Herzing durfte beim ersten Besuch dem vielleicht diskussionswürdigsten Programmpunkt der Tagung beiwohnen. Dem Impulsvortrag von Alien Spiller von Brot für die Welt. Bei ihr ging es um die Darstellung von Ländern des globalen Südens im Reisejournalismus und in der Reise-PR. Zeigen wir ein zu geschöntes Bild dieser Länder?
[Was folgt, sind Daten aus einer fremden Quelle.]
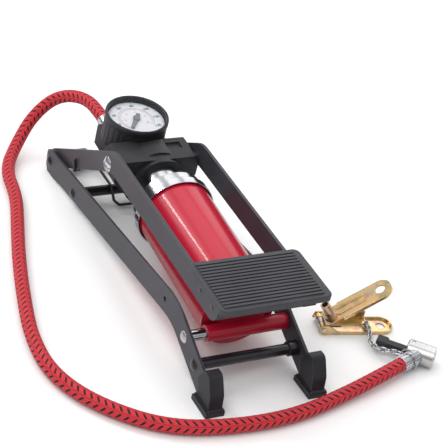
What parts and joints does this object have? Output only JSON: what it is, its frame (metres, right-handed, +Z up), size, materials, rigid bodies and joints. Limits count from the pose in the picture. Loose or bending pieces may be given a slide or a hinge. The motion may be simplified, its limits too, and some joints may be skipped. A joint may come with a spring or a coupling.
{
  "type": "foot pump",
  "caption": "Single-barrel foot pump for tyres with a hinged pedal lever, pressure gauge, braided hose, thumb-lock chuck and an adapter clip on a chain.",
  "frame": {"origin": "middle of the pump's base on the floor, its hose left out", "axes": "+Z up; +Y from the foot shoes to the rear pivot and the gauge; +X to the pump's right, seen from behind the shoes looking along +Y"},
  "size_m": [0.2743, 0.3666, 0.0858],
  "materials": {
    "charcoal_steel": "satin",
    "black_steel": "satin",
    "zinc_steel": "polished",
    "spring_steel": "satin",
    "red_enamel": "gloss",
    "red_cast": "gloss",
    "black_plastic": "satin",
    "black_rubber": "matte",
    "painted_tube": "gloss",
    "white_enamel": "matte",
    "grey_metal": "satin",
    "clear_plastic": "gloss",
    "brass": "satin",
    "crimped_steel": "satin",
    "nickel": "satin",
    "yellow_zinc": "gloss",
    "red_braid": "matte"
  },
  "bodies": {
    "base": {"left_side_rail": "charcoal_steel", "right_side_rail": "charcoal_steel", "rear_cross_bar": "black_steel", "front_cross_rod": "black_steel", "left_foot_shoe": "black_plastic", "right_foot_shoe": "black_plastic", "lever_pivot_rod": "black_steel", "barrel_axle": "zinc_steel", "return_spring": "black_steel", "hose": "red_braid", "hose_ferrule": "zinc_steel", "chuck_body": "nickel", "chuck_cap": "nickel", "chuck_seal": "black_rubber", "chuck_valve_pin": "spring_steel", "chuck_lever_pin": "crimped_steel", "chain_links": "zinc_steel", "chain_ring": "zinc_steel", "clip_lower_arm": "yellow_zinc", "clip_hinge_pin": "crimped_steel", "clip_spring": "spring_steel"},
    "lever": {"left_lever_plate": "charcoal_steel", "right_lever_plate": "charcoal_steel", "lever_pivot_bushes": "black_plastic", "head_pivot_screws": "zinc_steel", "pedal_cross_web": "charcoal_steel", "pedal_pad": "black_plastic", "pedal_pad_screws": "spring_steel", "pedal_catch": "black_plastic", "web_rivets": "black_steel", "return_spring_hooks": "black_steel"},
    "barrel": {"barrel_tube": "red_enamel", "barrel_end_cap": "red_cast", "barrel_cross_tube": "painted_tube", "barrel_collar": "zinc_steel", "collar_gasket": "black_rubber", "guide_bush": "black_plastic"},
    "head": {"head_block": "black_plastic", "tube_flange": "black_plastic", "hose_barb": "brass", "hose_crimp_sleeve": "crimped_steel", "hose_upper": "red_braid", "inner_tube": "zinc_steel", "piston": "black_plastic", "piston_cup_seal": "black_rubber", "seal_washer": "spring_steel", "check_valve_ball": "spring_steel", "check_valve_spring": "spring_steel", "check_valve_cage": "spring_steel", "gauge_housing": "black_plastic", "gauge_lens": "clear_plastic", "gauge_dial": "white_enamel", "gauge_movement": "black_plastic", "gauge_stem": "brass"},
    "gauge_hand": {"gauge_pointer": "grey_metal"},
    "chuck_lever": {"chuck_thumb_lever": "black_plastic"},
    "clip_top": {"clip_upper_arm": "yellow_zinc", "clip_nozzle": "brass"}
  },
  "joints": [
    {"name": "lever_pivot", "type": "hinge", "parent": "base", "child": "lever", "pos_m": [0, 0.1475, 0.01], "axis": [-1, 0, 0], "range_deg": [0, 56.3]},
    {"name": "barrel_pivot", "type": "hinge", "parent": "base", "child": "barrel", "pos_m": [0.0025, -0.1004, 0.0243], "axis": [1, 0, 0], "range_deg": [0, 10.13]},
    {"name": "tube_slide", "type": "slide", "parent": "barrel", "child": "head", "axis": [0, 0.9946, 0.1036], "range_m": [0, 0.0985]},
    {"name": "gauge_hand_pivot", "type": "hinge", "parent": "head", "child": "gauge_hand", "pos_m": [-0.0008, 0.08812, 0.07751], "axis": [0, 0.1036, -0.9946], "range_deg": [0, 270], "stiffness_Nm_per_rad": 0.0001},
    {"name": "chuck_lever_pivot", "type": "hinge", "parent": "base", "child": "chuck_lever", "pos_m": [0.1253, -0.13409, 0.0078], "axis": [0, 0, -1], "range_deg": [0, 80]},
    {"name": "clip_pivot", "type": "hinge", "parent": "base", "child": "clip_top", "pos_m": [0.07889, -0.08561, 0.0046], "axis": [0.225, 0.9744, 0], "range_deg": [0, 18], "stiffness_Nm_per_rad": 0.3}
  ],
  "couplings": [
    {"joint": "barrel_pivot", "follows": "lever_pivot", "ratio": 0.17896},
    {"joint": "tube_slide", "follows": "lever_pivot", "m_per_rad": 0.10011}
  ]
}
Muss es immer das Bild der indigenen Frau in Kostüm mit Lama sein, wenn wir über Peru berichten?

Wir sollen mehr Realität zeigen, sagt die Referentin von "Brot für die Welt". Das verfallene und leerstehende Haus vom Drogenfuchs ist Aschaffenburger Realität.
Wir sollen mehr Realität zeigen, sagt die Referentin von „Brot für die Welt“. Das verfallene und leerstehende Haus vom Drogenfuchs ist Aschaffenburger Realität.

Kurzum: Vermitteln wir zu viel Klischees statt der Realität? In jedem Fall löste sie damit eine spannende und leidenschaftliche Diskussion aus.

Darf man Einheimische „Einheimische“ nennen?

Spiller warf zudem eine Frage auf, die viele von uns beim Essen abends noch beschäftigte: Sollten wir Einheimische wirklich so nennen? Oder stigmatisiert der Begriff? Ihr Gegenvorschlag: Locals. Die meisten Mitglieder empfanden den Vortrag durchaus als anregend, auch wenn sie sich nicht in allen Punkten Spillers Position anschlossen. Insbesondere bei der Diskussion um den Begriff „Einheimische“, den die meisten unproblematisch fanden.

Geschäftsmodelle der Zukunft

Mindestens genauso spannend: Die anschließende Präsentation von vier Geschäftsmodellen teilweise abseits der bekannten Pfade. Henry Barchet erläuterte uns seine Podcasts und die CI-Podcasts, die er für Kunden produziert. Pascal Brückmann erklärte das Newsletter-Businessmodell von „Reise vor 9“, Anushka Dinter-Matthei berichtete von ihren Vorträgen, die sie u.a. auf der „Hanseatic“ hält (und zeigte einen sehr schnuckeligen Polarfuchs) und Sven Meyer berichtete von seiner PR-Agentur, die zwar lieber mit Journalisten arbeitet, auf Influencer aber nicht verzichten kann.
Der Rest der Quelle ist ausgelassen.